To do this, Olmert will have to convince the "security minded" ministers in Kadima who might opposes such a move, such as Transportation Minister Shaul Mofaz and Public Security Minister Avi Dichter.
Olmert met with Dichter following Sunday's cabinet meeting.
While the cabinet did not discuss the 250 prisoners, it did vote 16-4 to release four Jordanian prisoners who killed two IDF soldiers in 1990. Three Shas cabinet members - Industry, Trade and Labor Minister Eli Yishai, Communications Minister Ariel Attias and Minister-without-Portfolio Yitzhak Cohen - as well as Tourism Minister Yitzhak Aharonovitch of Israel Beiteinu, voted against.
Cabinet sources said Israel has assurances from the Jordanians that the four terrorists would serve an additional 18 months before King Abdullah II would consider commuting their sentences. The sources said that since the four have already spent 17 years in jail in Israel, another one-and-a-half years would bring their sentences to 18 and a half, not an insignificant period of time.
Three of the prisoners, Jordanian National Guardsmen, infiltrated from Jordan on November 8, 1990, and killed Capt. (res.) Yehuda Lifshitz, 27, an economics student at Tel Aviv University from Ra'anana, in a firefight with his patrol near the village of Ouja, north of Jericho.
Five days later, an Islamic Jihad infiltrator crossed the border, entered an IDF outpost on the Jordan River and killed St.-Sgt. (res.) Pinhas Levy, 37, from Givon Hahadasha.
Olmert read out letters in the cabinet from the families of the two men opposing the transfer of the Jordanians. At least one of the families has expressed an intention to petition the High Court of Justice to block the move.

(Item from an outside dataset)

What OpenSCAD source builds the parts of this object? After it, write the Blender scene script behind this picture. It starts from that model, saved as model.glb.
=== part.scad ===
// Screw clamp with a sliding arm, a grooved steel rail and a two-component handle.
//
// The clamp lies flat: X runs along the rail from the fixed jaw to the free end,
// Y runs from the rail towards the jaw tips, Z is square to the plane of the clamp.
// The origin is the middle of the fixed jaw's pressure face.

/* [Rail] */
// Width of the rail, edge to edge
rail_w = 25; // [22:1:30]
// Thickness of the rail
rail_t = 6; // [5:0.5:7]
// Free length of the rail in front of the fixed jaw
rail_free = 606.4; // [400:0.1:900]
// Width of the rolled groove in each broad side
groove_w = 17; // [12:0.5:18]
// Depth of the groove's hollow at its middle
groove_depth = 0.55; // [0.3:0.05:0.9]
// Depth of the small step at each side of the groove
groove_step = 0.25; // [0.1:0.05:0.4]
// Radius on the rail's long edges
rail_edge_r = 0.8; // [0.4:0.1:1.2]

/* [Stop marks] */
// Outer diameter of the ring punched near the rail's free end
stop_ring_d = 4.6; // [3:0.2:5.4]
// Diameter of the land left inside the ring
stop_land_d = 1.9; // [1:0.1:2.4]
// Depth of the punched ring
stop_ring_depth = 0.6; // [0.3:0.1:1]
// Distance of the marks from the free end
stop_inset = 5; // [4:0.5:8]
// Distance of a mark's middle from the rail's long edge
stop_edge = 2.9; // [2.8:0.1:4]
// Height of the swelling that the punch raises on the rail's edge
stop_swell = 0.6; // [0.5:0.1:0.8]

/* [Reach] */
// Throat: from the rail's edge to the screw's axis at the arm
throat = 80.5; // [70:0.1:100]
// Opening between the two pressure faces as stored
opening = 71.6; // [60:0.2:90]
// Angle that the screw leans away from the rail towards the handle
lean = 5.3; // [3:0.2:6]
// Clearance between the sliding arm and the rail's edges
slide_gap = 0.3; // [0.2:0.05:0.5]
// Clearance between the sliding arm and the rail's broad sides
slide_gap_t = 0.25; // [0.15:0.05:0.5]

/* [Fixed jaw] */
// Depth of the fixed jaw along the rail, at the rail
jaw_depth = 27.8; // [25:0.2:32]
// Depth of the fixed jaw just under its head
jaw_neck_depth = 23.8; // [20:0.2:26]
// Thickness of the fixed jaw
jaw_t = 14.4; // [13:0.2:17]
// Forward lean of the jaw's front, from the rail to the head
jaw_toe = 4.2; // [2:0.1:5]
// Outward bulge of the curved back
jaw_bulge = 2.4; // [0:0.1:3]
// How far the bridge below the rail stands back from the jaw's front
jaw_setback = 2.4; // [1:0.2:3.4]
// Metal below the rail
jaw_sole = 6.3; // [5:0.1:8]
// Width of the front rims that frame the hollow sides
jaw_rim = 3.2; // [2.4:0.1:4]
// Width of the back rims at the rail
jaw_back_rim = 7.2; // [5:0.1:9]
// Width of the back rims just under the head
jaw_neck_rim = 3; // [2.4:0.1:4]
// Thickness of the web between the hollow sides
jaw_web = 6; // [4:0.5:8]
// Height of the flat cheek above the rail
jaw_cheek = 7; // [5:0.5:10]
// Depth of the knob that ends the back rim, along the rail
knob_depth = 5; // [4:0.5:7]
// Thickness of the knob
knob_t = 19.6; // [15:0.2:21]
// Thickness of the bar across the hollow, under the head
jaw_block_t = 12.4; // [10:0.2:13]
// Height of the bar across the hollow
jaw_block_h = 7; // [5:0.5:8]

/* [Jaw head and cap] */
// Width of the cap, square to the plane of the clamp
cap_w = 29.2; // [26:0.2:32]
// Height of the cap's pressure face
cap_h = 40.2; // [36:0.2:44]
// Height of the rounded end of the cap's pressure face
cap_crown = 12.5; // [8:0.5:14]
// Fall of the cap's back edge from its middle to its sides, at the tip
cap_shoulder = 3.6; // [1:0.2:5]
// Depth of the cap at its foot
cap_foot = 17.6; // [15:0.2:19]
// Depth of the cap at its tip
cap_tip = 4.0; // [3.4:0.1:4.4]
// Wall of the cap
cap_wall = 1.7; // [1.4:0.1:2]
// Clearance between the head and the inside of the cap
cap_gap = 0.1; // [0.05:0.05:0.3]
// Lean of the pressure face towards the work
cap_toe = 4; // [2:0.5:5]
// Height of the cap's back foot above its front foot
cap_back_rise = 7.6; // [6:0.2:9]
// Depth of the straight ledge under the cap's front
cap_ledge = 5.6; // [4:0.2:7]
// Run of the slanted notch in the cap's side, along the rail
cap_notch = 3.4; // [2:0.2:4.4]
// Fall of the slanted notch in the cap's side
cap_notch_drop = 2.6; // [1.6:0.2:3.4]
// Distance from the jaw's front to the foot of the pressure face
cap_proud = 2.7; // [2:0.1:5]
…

Cabinet sources said that one of the considerations behind transferring the men was to prevent them from being included in any future prisoner release or swap - such as the gesture to be made to Abbas or a possible swap for kidnapped Cpl. Gilad Schalit. Olmert, according to the sources, did not want Hamas to be able to "take credit" for the transfer, as Hizbullah did when prime minister Ariel Sharon released a number of Jordanian prisoners in the deal for Elhanan Tannenbaum, held in Lebanon, in 2004.
Jordan has been pushing for the transfer of the four prisoners for years, saying they were the only Jordanians held by Israel who were arrested before the Jordanian-Israeli peace treaty of 1994.

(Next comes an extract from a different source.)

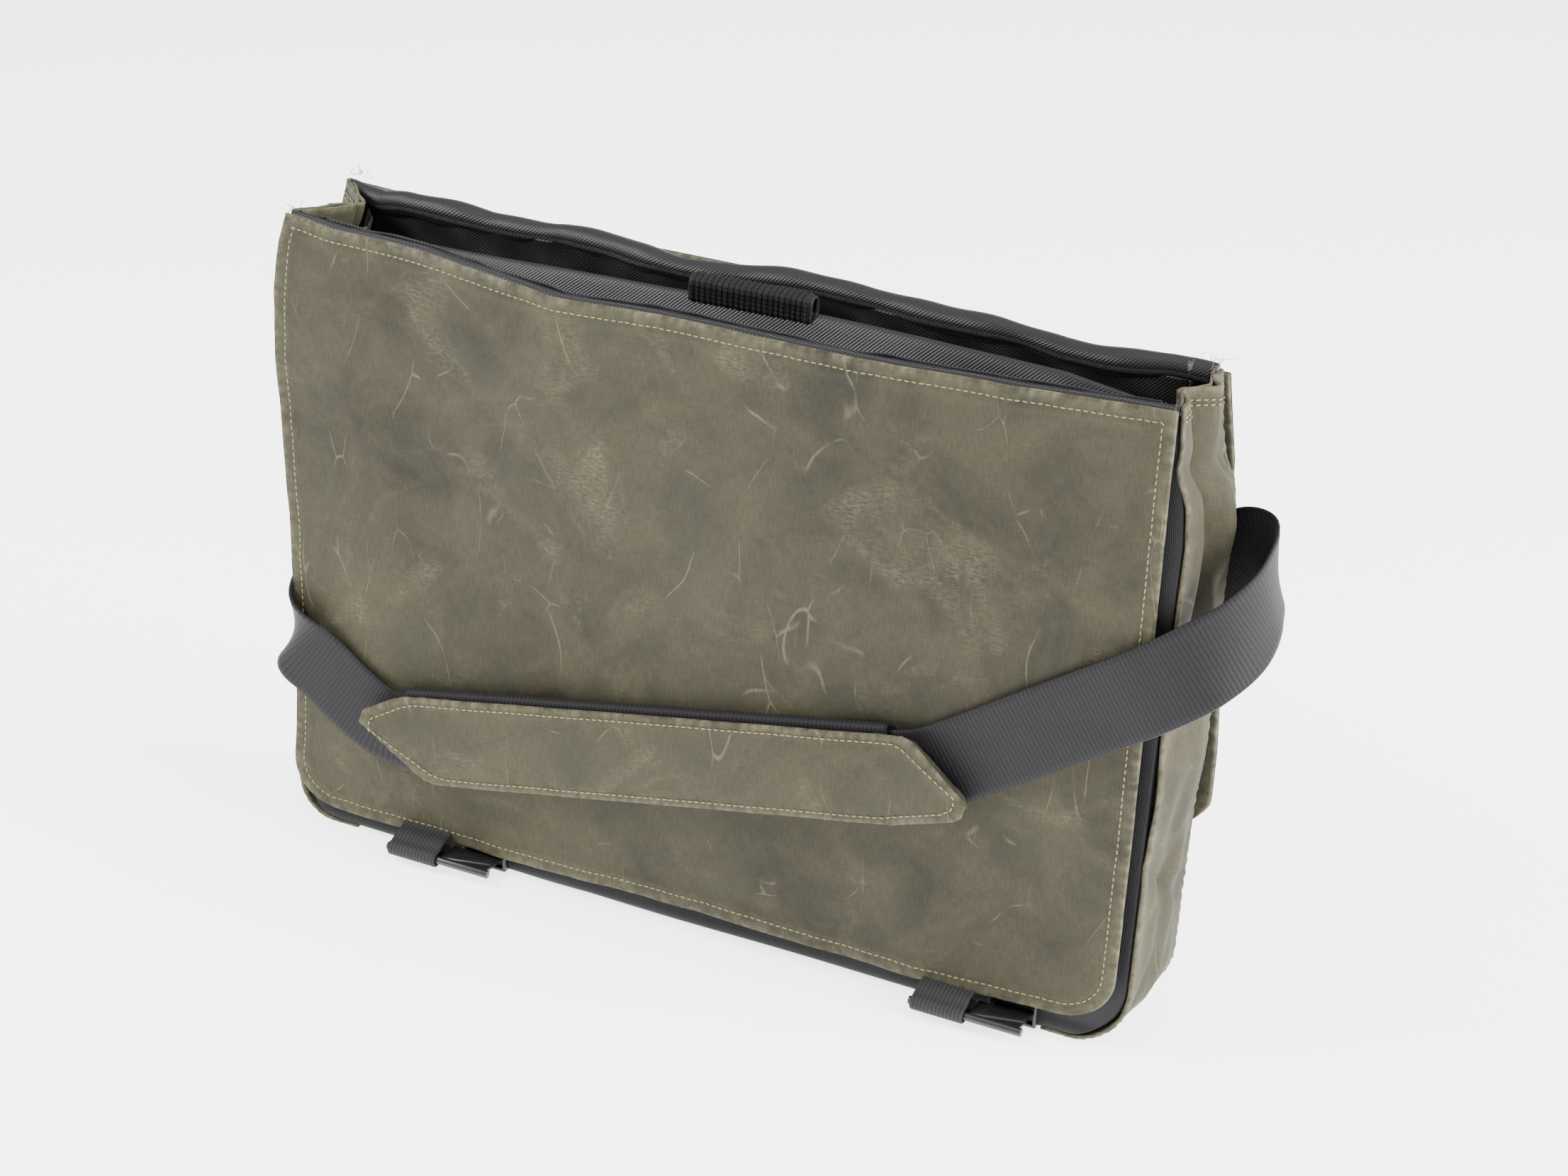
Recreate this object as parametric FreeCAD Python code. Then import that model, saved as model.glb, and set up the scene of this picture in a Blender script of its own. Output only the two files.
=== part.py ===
import FreeCAD, Part
import math
import os

from FreeCAD import Vector

# A messenger-style satchel, in millimetres. X runs along the bag, -Y is the front, Z is up.
# The origin is the middle of the underside of the base.

# Carcass
bag_width = 430.0
bag_depth = 48.0
bag_height = 310.0
wall_thickness = 3.0
corner_radius = 22.0
gusset_wrap = 12.0
gusset_hem_height = 18.0
gusset_hem_thickness = 1.2

# Lining and what stands inside
lining_thickness = 1.0
lining_gap = 0.3
side_lining_drop = 20.0
stiffener_thickness = 2.0
stiffener_margin = 2.0
divider_thickness = 5.0
laptop_space = 12.0
divider_drop = 4.0
divider_side_gap = 1.5
tab_width = 58.0
tab_height = 10.0
tab_thickness = 1.6
tab_offset = 3.0

# Front cover, hung from a rolled hem on the front top edge
canvas_thickness = 1.8
cover_lining_thickness = 1.2
cover_gap = 4.0
cover_base_gap = 14.0
cover_corner = 25.0
hem_radius = 2.2
hem_clearance = 0.4
hem_web = 2.0

# Elastic loops and hooks
elastic_width = 25.0
elastic_thickness = 1.4
elastic_spread = 274.0
bar_radius = 2.0
bar_clearance = 0.35
bar_forward = 12.0
bar_height = 7.0
bar_tail = 28.0
bar_lead = 2.0
tongue_width = 18.0
tongue_thickness = 2.0
tongue_swing = 10.0
keeper_depth = 5.0
keeper_wall = 1.5
keeper_side_clearance = 1.2
keeper_slot_clearance = 0.5
wall_clearance = 0.8

# Main flap, hung from a rolled hem on the back top edge
flap_length = 240.0
flap_corner = 28.0
flap_rise = 4.0
flap_stand_off = 7.0
flap_front_clearance = 3.0
flap_hem_clearance = 1.0
flap_web = 1.2
flap_web_strip = 1.6
welt_radius = 1.2
welt_web = 1.0

# Shoulder strap and pad
strap_width = 38.0
strap_thickness = 1.6
strap_clearance = 1.4
strap_side_gap = 3.0
strap_pivot_drop = 25.0
strap_roll_radius = 1.5
strap_roll_length = 40.0
strap_roll_spread = 260.0
strap_left_height = 100.0
strap_left_slope = 0.66
strap_left_bend = 57.0
strap_run_slope = 0.195
strap_right_bend = 97.0
strap_right_slope = 0.68
strap_split_gap = 0.4
loop_reach = 44.0
loop_rise = 8.0
loop_turn = 14.0
loop_turn_inset = 8.0
loop_flat = 8.0
loop_end_height = 212.0
pad_length = 310.0
pad_width = 47.0
pad_offset = 8.0
pad_foam = 5.0
pad_canvas_thickness = 1.5
pad_foam_inset = 3.0
sleeve_wall = 1.2
sleeve_clearance = 0.6
pad_travel = 10.0
pad_end_clearance = 1.0
anchor_inset = 79.2
left_anchor_drop = 46.7
right_anchor_fall = 79.2
anchor_length = 44.0
anchor_thickness = 1.8

# Derived positions
half_width = bag_width / 2
half_depth = bag_depth / 2
inner_half_depth = half_depth - wall_thickness
lining_face = inner_half_depth - lining_gap - lining_thickness
cover_inner = -half_depth - cover_gap
cover_outer = cover_inner - cover_lining_thickness - canvas_thickness
cover_axis_y = (cover_inner + cover_outer) / 2
cover_axis_z = bag_height - 1.0
cover_top = cover_axis_z - hem_radius - hem_clearance
sleeve_back = cover_outer - strap_clearance
strap_back = sleeve_back - sleeve_wall - sleeve_clearance
strap_front = strap_back - strap_thickness
sleeve_front = strap_front - sleeve_clearance - sleeve_wall
foam_front = sleeve_front - pad_foam
pad_front = foam_front - pad_canvas_thickness
flap_thickness = canvas_thickness + cover_lining_thickness
flap_axis_y = half_depth + flap_stand_off
flap_axis_z = bag_height + flap_rise
flap_top_length = flap_axis_y - pad_front + flap_front_clearance + flap_thickness / 2
flap_start = hem_radius + flap_hem_clearance
fold_gap = flap_thickness / 2 + hem_clearance
fold_z = flap_axis_z - flap_top_length
strap_axis_y = half_depth + 3.0
strap_axis_z = bag_height - strap_pivot_drop
bar_y = cover_outer - bar_forward
strap_side_x = half_width + strap_side_gap
run_direction = Vector(1, 0, strap_run_slope).normalize()


def block(x0, x1, y0, y1, z0, z1):
    return Part.makeBox(x1 - x0, y1 - y0, z1 - z0, Vector(x0, y0, z0))


def rod(x0, x1, y, z, radius):
    return Part.makeCylinder(radius, x1 - x0, Vector(x0, y, z), Vector(1, 0, 0))


def prism_y(points, y0, y1):
    """A solid with an outline in X and Z, between two values of Y."""
    ring = [Vector(x, y0, z) for x, z in points]
    face = Part.Face(Part.makePolygon(ring + ring[:1]))
    return face.extrude(Vector(0, y1 - y0, 0))


def prism_x(points, x0, x1):
    """A solid with an outline in Y and Z, between two values of X."""
    ring = [Vector(x0, y, z) for y, z in points]
    face = Part.Face(Part.makePolygon(ring + ring[:1]))
    return face.extrude(Vector(x1 - x0, 0, 0))


def sheet_y(x0, x1, z0, z1, y0, y1, radius):
    """An upright sheet whose two bottom corners are rounded."""
    solid = block(x0, x1, y0, y1, z0, z1)
    low = [
        e
        for e in solid.Edges
        if abs(e.BoundBox.ZMax - z0) < 0.001 and e.BoundBox.XLength < 0.001
    ]
    return solid.makeFillet(radius, low)


def ribbon(stations, thickness):
    """A band standing on edge along stations of x, y, middle height and half height."""
    plan = [Vector(s[0], s[1], 0) for s in stations]
    runs = [(b - a).normalize() for a, b in zip(plan, plan[1:])]
    sides = [Vector(-r.y, r.x, 0) for r in runs]
    offsets = [sides[0]]
    for a, b in zip(sides, sides[1:]):
        middle = (a + b).normalize()
        offsets.append(middle * (1 / middle.dot(a)))
    offsets.append(sides[-1])
    rings = []
    for point, offset, station in zip(plan, offsets, stations):
        shift = offset * (thickness / 2)
        low, high = station[2] - station[3], station[2] + station[3]
        rings.append(
            [
                Vector(point.x + side * shift.x, point.y + side * shift.y, z)
                for side, z in ((1, low), (1, high), (-1, high), (-1, low))
            ]
        )
    faces = []
    for ring in (rings[0], rings[-1]):
        faces.append(Part.Face(Part.makePolygon(ring + ring[:1])))
    for a, b in zip(rings, rings[1:]):
        for k in range(4):
            n = (k + 1) % 4
            for corners in ((a[k], a[n], b[n]), (a[k], b[n], b[k])):
                faces.append(Part.Face(Part.makePolygon([*corners, corners[0]])))
    solid = Part.makeSolid(Part.makeShell(faces))
    if solid.Volume < 0:
        solid.reverse()
    return solid.removeSplitter()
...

The cabinet finalized the release of frozen PA tax revenue, with the Treasury to wire the first installment to the PA Finance Ministry immediately.
Shortly after Hamas's takeover of Gaza last month and the establishment of an emergency PA government in the West Bank dominated by Fatah, Olmert announced that Israel would renew the transfer of tax funds it collects on behalf of the PA. Israel stopped these transfers in March 2006, following Hamas's takeover of the PA government.
Although Israel made a payment of some $100 million earlier this year following an Olmert-Abbas meeting, about $600m. is still being held by the Finance Ministry. Of that money, $200m. is tied up by lawsuits filed by Israeli companies owed money by the PA.
Government sources said the cabinet gave the green light Sunday to release the $400m. not tied up in the courts in five or six monthly payments, and to renew regular transfers of the tax revenue - generally about $50m. a month - to the PA coffers.
Israel has stipulated that the money not pay for terrorism; to assure this, the only PA officials who will have access to the account will be Abbas, the PA's prime minister and finance minister, both positions currently held by Salaam Fayad, and the PA Finance Ministry's accountant-general.
Israeli sources said that in the past, more Palestinians officials had access to the account, and that limited access to the account would be effective in ensuring that the money did not finance terrorism.